The robe of speculative cobwebs, embroidered with flowers of rhetoric, steeped in the dew of sickly sentiment, this transcendental robe in which the German Socialists wrapped their sorry “eternal truths,” all skin and bone, served to wonderfully increase the sale of their goods amongst such a public. And on its part German socialism recognised, more and more, its own calling as the bombastic representative of the petty-bourgeois philistine.
It proclaimed the German nation to be the model nation, and the German petty philistine to be the typical man. To every villainous meanness of this model man it gave a hidden, higher, socialistic interpretation, the exact contrary of its real character. It went to the extreme length of directly opposing the “brutally destructive” tendency of communism, and of pro-claiming its supreme and impartial contempt of all class struggles. With very few exceptions all the so-called socialist and communist publications that now (1847) circulate in Germany belong to the domain of this foul and enervating literature.3
1.Not the English Restoration, 1660 to 1689, but the French Restoration, 1814 to 1830. (Note by F. Engels to the English edition of 1888.)

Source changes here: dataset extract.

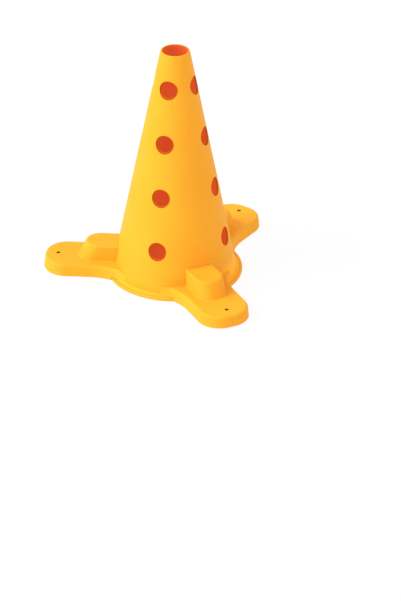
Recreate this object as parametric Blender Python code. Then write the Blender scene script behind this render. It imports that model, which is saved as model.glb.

2.This applies chiefly to Germany where the landed aristocracy and squirearchy have large portions of their estates cultivated for their own account by stewards, and are, moreover, extensive beet-root-sugar manufacturers and distillers of potato spirits. The wealthier British aristocracy are, as yet, rather above that; but they, too, know how to make up for declining rents by lending their names to floaters of more or less shady joint-stock companies. (Note by F. Engels to the English edition of 1888.)
3.The revolutionary storm of 1848 swept away this whole shabby tendency and cured its protagonists of the desire to dabble in socialism. The chief representative and classical type of this tendency is Mr. Karl Grün. (Note by F. Engels to the German edition of 1888.)